Begleitende Bezugspersonengespräche
Die Psychotherapie des Kindes führt langfristig zu einer Entlastung der Eltern bezüglich der Symptomatik des Kindes oder der familiären Probleme. Phasenweise können während des therapeutischen Prozesses jedoch bei den Eltern Ängste, Unsicherheiten oder Auseinandersetzungen mit eigenen unverarbeitete Lebensthemen entstehen. Auch resultieren aus der Psychotherapie des Kindes Veränderungen im Alltag und im Umgang miteinander, mit denen die Eltern sich konfrontiert sehen. In den begleitenden Bezugspersonengesprächen besprechen die Therapeutin und die Eltern (bzw. andere bedeutsame Bezugspersonen) diese auftauchenden Themen und versuchen die Entwicklung des Kindes (gezeigte Symptome, Verhaltensweisen) zu verstehen und damit adäquat umzugehen. Der Erfolg einer Kinderpsychotherapie ist somit auch abhängig von der Bereitschaft der Eltern, Veränderungen in der Beziehung zum Kind und in der Familie zuzulassen. Dazu gehört, dass die Eltern es wagen, mit eigenen Schwierigkeiten (z.B.Probleme mit dem Ehepartner ) offen in den begleitenden Bezugspersonengesprächen umzugehen.
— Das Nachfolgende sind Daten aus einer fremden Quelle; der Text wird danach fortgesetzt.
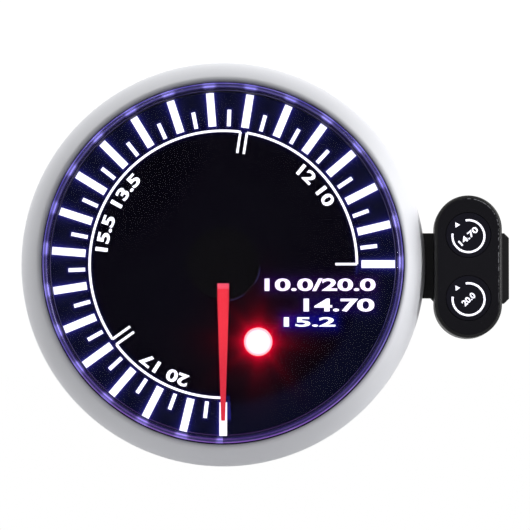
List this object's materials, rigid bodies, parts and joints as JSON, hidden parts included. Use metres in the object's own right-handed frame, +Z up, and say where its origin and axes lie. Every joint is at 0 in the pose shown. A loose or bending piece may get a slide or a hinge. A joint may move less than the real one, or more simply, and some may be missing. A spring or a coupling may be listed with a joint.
{
  "type": "air fuel ratio gauge",
  "caption": "Round dashboard air fuel ratio gauge with a backlit dial, stepper-driven needle, peak lamp and a side pod with push buttons.",
  "frame": {"origin": "on the needle's axis, in the plane where the bracket rests on the dashboard panel", "axes": "+Y backwards into the dashboard along the barrel, so the dial faces -Y; +X towards the button pod; +Z up"},
  "size_m": [0.0817, 0.053, 0.0676],
  "materials": {
    "bezel_white": "satin white moulding",
    "lens_smoke": "clear smoked glass with a bevelled edge",
    "gasket_rubber": "matt black rubber",
    "housing_black": "fine moulded black",
    "screw_steel": "zinc plated steel",
    "mask_black": "printed matt black",
    "diffuser_opal": "opal white, lit from behind",
    "guide_clear": "clear moulding",
    "tray_white": "white reflector moulding",
    "lamp_red": "lit red window",
    "led_body": "small lamp body",
    "needle_red": "lit red moulding",
    "cap_black": "smooth black",
    "arbor_steel": "polished steel",
    "wheel_acetal": "natural white moulding",
    "magnet_grey": "dark grey magnet",
    "core_steel": "stamped core",
    "motor_black": "black moulding",
    "winding_copper": "enamelled copper wire",
    "pin_tin": "tinned pins",
    "board_green": "green solder mask",
    "chip_black": "moulded package",
    "spacer_brass": "turned brass",
    "can_aluminium": "aluminium can",
    "socket_white": "natural white moulding",
    "bracket_black": "moulded black",
    "pod_black": "moulded black",
    "film_black": "fine matt black",
    "switch_grey": "small switch body"
  },
  "bodies": {
    "housing": {"bezel_ring": "bezel_white", "lens": "lens_smoke", "lens_gasket": "gasket_rubber", "body_can": "housing_black", "rear_cover": "housing_black", "rear_screws": "screw_steel", "clamp_studs": "screw_steel", "dial_retainer": "housing_black", "dial_mask": "mask_black", "dial_diffuser": "diffuser_opal", "light_guide": "guide_clear", "light_tray": "tray_white", "peak_window": "lamp_red", "peak_led": "lamp_red", "peak_led_sleeve": "tray_white", "dial_leds": "led_body", "needle_leds": "led_body", "stator_core": "core_steel", "coil_bobbins": "motor_black", "coil_windings": "winding_copper", "motor_case_front": "motor_black", "motor_case_rear": "motor_black", "motor_pins": "pin_tin", "main_board": "board_green", "main_board_chips": "chip_black", "buzzer": "chip_black", "board_spacers": "spacer_brass", "board_screws": "screw_steel", "board_header": "chip_black", "interface_board": "board_green", "regulator": "chip_black", "capacitors": "can_aluminium", "power_socket": "socket_white", "sensor_socket": "socket_white", "pod_socket": "socket_white", "socket_pins": "pin_tin", "pod_bracket": "bracket_black", "bracket_screws": "screw_steel", "pod_back": "pod_black", "pod_shell": "pod_black", "pod_film": "film_black", "pod_screws": "screw_steel", "pod_grommet": "gasket_rubber", "pod_board": "board_green", "pod_leds": "led_body", "switch_housings": "switch_grey"},
    "needle": {"needle_pointer": "needle_red", "needle_hub": "housing_black", "needle_cap": "cap_black", "output_shaft": "arbor_steel", "output_wheel": "wheel_acetal"},
    "intermediate_gear": {"intermediate_wheel": "wheel_acetal", "intermediate_pinion": "arbor_steel"},
    "rotor": {"rotor_pinion": "arbor_steel", "rotor_magnet": "magnet_grey"},
    "peak_key": {"peak_button": "film_black", "peak_plunger": "motor_black"},
    "recall_key": {"recall_button": "film_black", "recall_plunger": "motor_black"}
  },
  "joints": [
    {"name": "needle_turn", "type": "hinge", "parent": "housing", "child": "needle", "pos_m": [0, 0, 0], "axis": [0, 1, 0], "range_deg": [0, 270]},
    {"name": "intermediate_turn", "type": "hinge", "parent": "housing", "child": "intermediate_gear", "pos_m": [0, 0.006, -0.0072], "axis": [0, 1, 0], "range_deg": [-4050, 0]},
    {"name": "rotor_turn", "type": "hinge", "parent": "housing", "child": "rotor", "pos_m": [0, 0.0086, -0.01305], "axis": [0, 1, 0], "range_deg": [0, 48600]},
    {"name": "peak_press", "type": "slide", "parent": "housing", "child": "peak_key", "axis": [0, 1, 0], "range_m": [0, 0.00035], "stiffness_N_per_m": 1600, "springref_m": -0.0005},
    {"name": "recall_press", "type": "slide", "parent": "housing", "child": "recall_key", "axis": [0, 1, 0], "range_m": [0, 0.00035], "stiffness_N_per_m": 1600, "springref_m": -0.0005}
  ],
  "couplings": [
    {"joint": "intermediate_turn", "follows": "needle_turn", "ratio": -15},
    {"joint": "rotor_turn", "follows": "needle_turn", "ratio": 180}
  ]
}
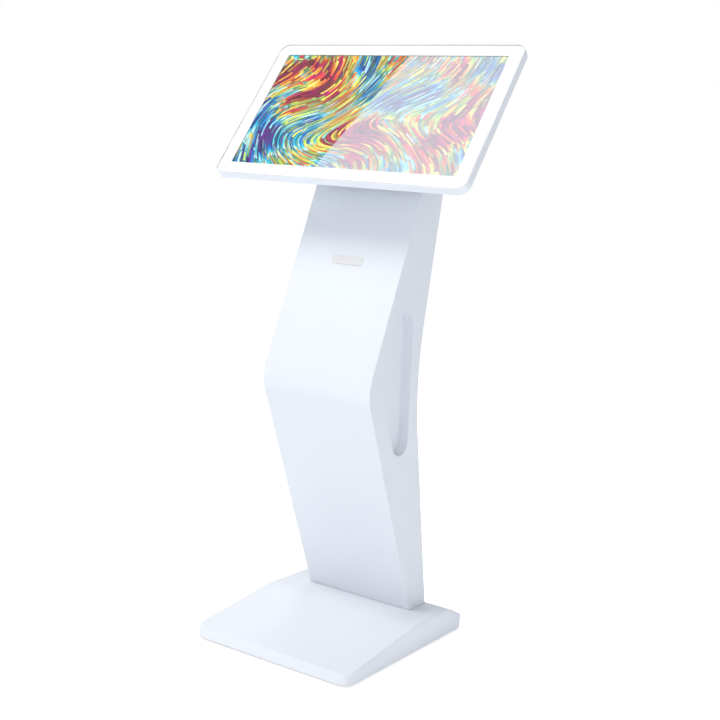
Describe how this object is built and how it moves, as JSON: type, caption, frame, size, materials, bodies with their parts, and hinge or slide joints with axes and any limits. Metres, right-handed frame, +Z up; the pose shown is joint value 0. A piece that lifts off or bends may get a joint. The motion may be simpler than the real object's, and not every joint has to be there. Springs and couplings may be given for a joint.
{
  "type": "touchscreen kiosk",
  "caption": "Free-standing touchscreen kiosk: tilted landscape display head on a kneed sheet-steel column with side recesses, rear door and a sloped weighted base.",
  "frame": {"origin": "on the floor under the middle of the base", "axes": "+Z up, front of the kiosk towards -Y, +X to the right of someone facing the screen"},
  "size_m": [0.5896, 0.468, 1.2456],
  "materials": {
    "white_powder_coat": "fine satin powder coat on folded steel sheet",
    "black_steel": "black painted plate",
    "rubber_black": "matt black rubber",
    "rubber_feet": "matt black rubber",
    "zinc_steel": "bright zinc plate",
    "hinge_steel": "white painted steel",
    "lock_chrome": "bright nickel",
    "badge_plastic": "smooth warm grey, blank",
    "black_plastic": "fine moulded texture",
    "rocker_plastic": "smooth red",
    "cover_glass": "clear, polished",
    "sensor_glass": "clear",
    "white_print": "white ceramic ink behind glass",
    "picture": null,
    "bonding_foam": "closed-cell foam tape",
    "light_guide_acrylic": "frosted acrylic",
    "circuit_board": "green solder mask",
    "supply_case": "plain sheet"
  },
  "bodies": {
    "stand": {"badge_plate": "badge_plastic", "base_cover": "white_powder_coat", "base_plate": "black_steel", "bonding_tape": "bonding_foam", "column_foot_flange": "white_powder_coat", "column_front_panel": "white_powder_coat", "column_left_panel": "white_powder_coat", "column_rear_panel": "white_powder_coat", "column_right_panel": "white_powder_coat", "column_top_plate": "white_powder_coat", "cover_screws": "zinc_steel", "display_cell": "picture", "door_frame": "white_powder_coat", "door_hinge_frame_leaves": "hinge_steel", "door_hinge_pins": "zinc_steel", "door_seal": "rubber_black", "fan_frame": "black_plastic", "flange_bolts": "zinc_steel", "foot_weld_nuts": "zinc_steel", "glass_border": "white_print", "head_bolts": "zinc_steel", "head_frame": "white_powder_coat", "head_mount_plate": "zinc_steel", "head_nuts": "zinc_steel", "lead_grommet": "rubber_black", "light_guide": "light_guide_acrylic", "main_board": "circuit_board", "module_bezel": "zinc_steel", "module_tray": "zinc_steel", "panel_screws": "zinc_steel", "power_inlet": "black_plastic", "power_supply": "supply_case", "rear_cover": "white_powder_coat", "rear_hatch": "white_powder_coat", "recess_pan_left": "white_powder_coat", "recess_pan_right": "white_powder_coat", "rocker_frame": "black_plastic", "speakers": "black_plastic", "spine_rails": "zinc_steel", "supply_box": "black_plastic", "supply_lead": "rubber_black", "touch_glass": "cover_glass", "touch_sensor": "sensor_glass"},
    "door": {"rear_door": "white_powder_coat", "door_hinge_door_leaves": "hinge_steel", "lock_barrel": "lock_chrome", "lock_nut": "zinc_steel"},
    "lock_rotor": {"lock_plug": "lock_chrome", "lock_cam": "zinc_steel"},
    "rocker": {"rocker_paddle": "rocker_plastic"},
    "fan": {"fan_rotor": "black_plastic"},
    "power_button": {"power_key": "black_plastic"},
    "foot_pad_front_left": {"foot_pad_front_left": "rubber_feet"},
    "foot_stem_front_left": {"foot_stem_front_left": "zinc_steel"},
    "foot_pad_front_right": {"foot_pad_front_right": "rubber_feet"},
    "foot_stem_front_right": {"foot_stem_front_right": "zinc_steel"},
    "foot_pad_rear_left": {"foot_pad_rear_left": "rubber_feet"},
    "foot_stem_rear_left": {"foot_stem_rear_left": "zinc_steel"},
    "foot_pad_rear_right": {"foot_pad_rear_right": "rubber_feet"},
    "foot_stem_rear_right": {"foot_stem_rear_right": "zinc_steel"}
  },
  "joints": [
    {"name": "rear_door_hinge", "type": "hinge", "parent": "stand", "child": "door", "pos_m": [-0.10075, 0.09984, 0.2928], "axis": [0, -0.2526, 0.9676], "range_deg": [0, 115]},
    {"name": "door_lock_turn", "type": "hinge", "parent": "door", "child": "lock_rotor", "pos_m": [0.075, 0.09646, 0.29192], "axis": [0, -0.9676, -0.2526], "range_deg": [0, 90]},
    {"name": "power_rocker", "type": "hinge", "parent": "stand", "child": "rocker", "pos_m": [0.03, 0.14217, 0.11678], "axis": [-1, 0, 0], "range_deg": [0, 16]},
    {"name": "fan_spin", "type": "hinge", "parent": "stand", "child": "fan", "pos_m": [0.205, 0.02551, 1.11832], "axis": [0, -0.8192, 0.5736], "continuous": true},
    {"name": "power_key_press", "type": "slide", "parent": "stand", "child": "power_button", "axis": [0, -0.8192, 0.5736], "range_m": [0, 0.001], "stiffness_N_per_m": 400},
    {"name": "foot_front_left_travel", "type": "slide", "parent": "stand", "child": "foot_pad_front_left", "axis": [0, 0, -1], "range_m": [0, 0.01]},
    {"name": "foot_front_left_turn", "type": "hinge", "parent": "foot_pad_front_left", "child": "foot_stem_front_left", "pos_m": [-0.155, -0.2, 0.01], "axis": [0, 0, -1], "range_deg": [0, 2401]},
    {"name": "foot_front_right_travel", "type": "slide", "parent": "stand", "child": "foot_pad_front_right", "axis": [0, 0, -1], "range_m": [0, 0.01]},
    {"name": "foot_front_right_turn", "type": "hinge", "parent": "foot_pad_front_right", "child": "foot_stem_front_right", "pos_m": [0.155, -0.2, 0.01], "axis": [0, 0, -1], "range_deg": [0, 2401]},
    {"name": "foot_rear_left_travel", "type": "slide", "parent": "stand", "child": "foot_pad_rear_left", "axis": [0, 0, -1], "range_m": [0, 0.01]},
    {"name": "foot_rear_left_turn", "type": "hinge", "parent": "foot_pad_rear_left", "child": "foot_stem_rear_left", "pos_m": [-0.155, 0.2, 0.01], "axis": [0, 0, -1], "range_deg": [0, 2401]},
    {"name": "foot_rear_right_travel", "type": "slide", "parent": "stand", "child": "foot_pad_rear_right", "axis": [0, 0, -1], "range_m": [0, 0.01]},
    {"name": "foot_rear_right_turn", "type": "hinge", "parent": "foot_pad_rear_right", "child": "foot_stem_rear_right", "pos_m": [0.155, 0.2, 0.01], "axis": [0, 0, -1], "range_deg": [0, 2401]}
  ],
  "couplings": [
    {"joint": "foot_front_left_turn", "follows": "foot_front_left_travel", "rad_per_m": 4188.8},
    {"joint": "foot_front_right_turn", "follows": "foot_front_right_travel", "rad_per_m": 4188.8},
    {"joint": "foot_rear_left_turn", "follows": "foot_rear_left_travel", "rad_per_m": 4188.8},
    {"joint": "foot_rear_right_turn", "follows": "foot_rear_right_travel", "rad_per_m": 4188.8}
  ]
}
Welche Bereitschaft sollten Patienten und deren Familie mitbringen?
Sollten Kind und Eltern sich zu einer Psychotherapie entschließen, gehen sie mit der behandelnden Therapeutin einen Vertrag ein. Die Therapeutin sichert zu, alle Beteiligten so gut wie möglich zu verstehen und auf dem Weg zu einem positiveren Familienklima und zur Besserung der Symptomatik des Kindes einfühlsam zu begleiten und fachlich zu unterstützen. Selbstverständlich unterliegt die behandelnde Therapeutin der Schweigepflicht gegenüber jedem Beteiligten. Jedoch müssen auch der Patient und seine Familie über eine innere und äußere Bereitschaft zur Teilnahme an der Therapie verfügen, d. h. regelmäßig und aktiv mitarbeiten. Analytische Kinder- und Jugendlichenpsychotherapie ist ein intensiver Prozess, der über mehrere Jahre gehen kann, also ist auch eine Bereitschaft zu einer gewissen Festlegung erforderlich. Dennoch ist die Therapie auf ein Ende angelegt und keine Begleitung auf Lebenszeit. Äußerliche Voraussetzung ist eine regelmäßige, kontinuierliche und damit auch in schwierigen Phasen Sicherheit verleihende Arbeit. Im Allgemeinen finden deshalb 1-2mal pro Woche eine Sitzung mit dem Kind und alle 2 bis 4 Wochen eine Sitzung mit einem oder beiden Elternteilen (oder anderen bedeutsamen Bezugspersonen), die jeweils 50 Minuten dauern, statt.